Michelle McIlveen: Challenges faced by new agriculture minister
- Published
The new Minister for Agriculture and Environment, Michelle McIveen, faces many challenges.
Ms McIlveen's new department is an amalgamation of the former agriculture and environment ministries.
One challenge will be to balance the executive's push for significant growth of the agri-food industry without compromising environmental protections.
The DUP was the only party to launch a specific agriculture mini-manifesto ahead of the assembly elections.
It was titled "A Friend of the Farmer and Natural Heritage".
Despite holding a ministry in the last executive, Ms McIveen is not a regular in the media.
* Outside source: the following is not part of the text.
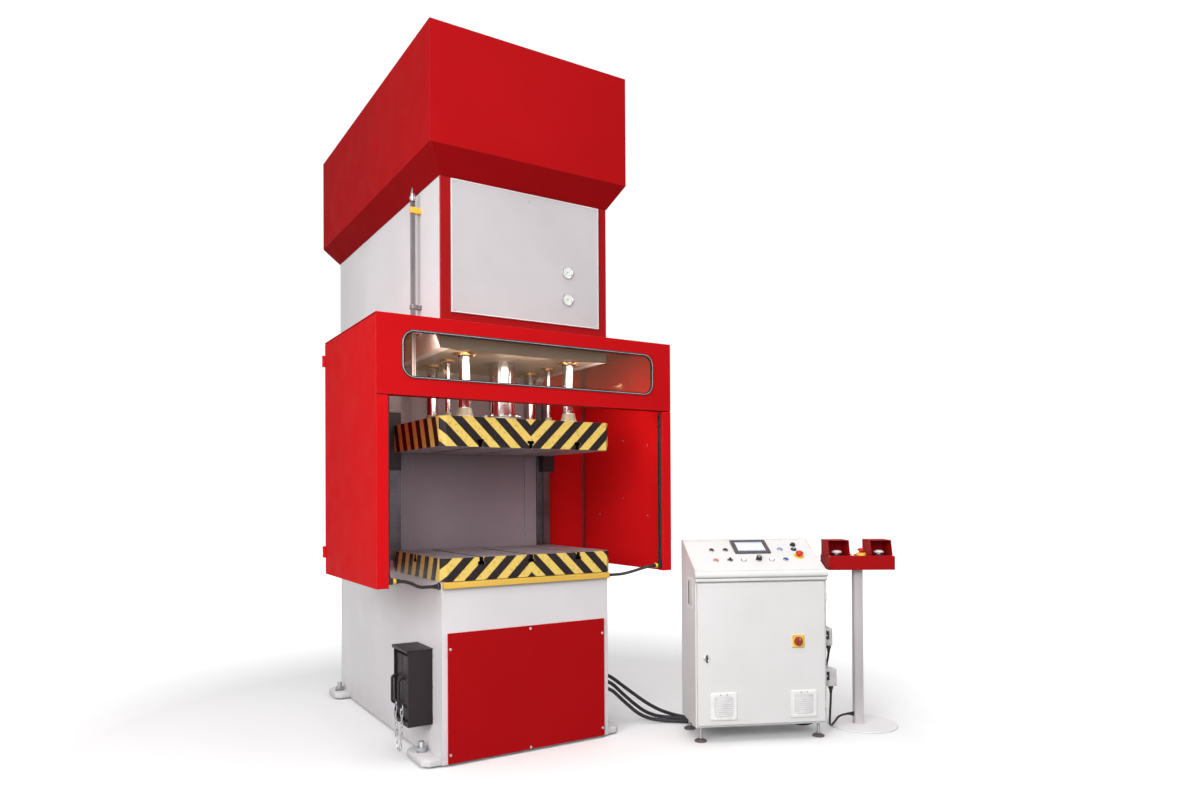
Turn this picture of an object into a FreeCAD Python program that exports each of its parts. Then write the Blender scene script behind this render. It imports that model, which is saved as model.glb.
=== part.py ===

Her low-key approach may, in part, be reflected in a line attributed to Margaret Thatcher which she retweeted recently.
In it Mrs Thatcher is quoted as saying: "If you want anything said, ask a man, if you want anything done, ask a woman".
First minister Arlene Foster suggested an advisory role for the Northern Ireland Environment Agency to help farmers protect the environment, as well as its enforcement role.
The first minister has said in the past that while farmers acknowledge the need for regulation she felt there was "over regulation".
On the environment, Ms McIlveen will have to consider whether Northern Ireland is set to introduce its own climate change legislation.
Conservationists and her SDLP predecessor Mark H Durkan, have also called for the debate around an independent Environmental Protection Agency to be re-opened.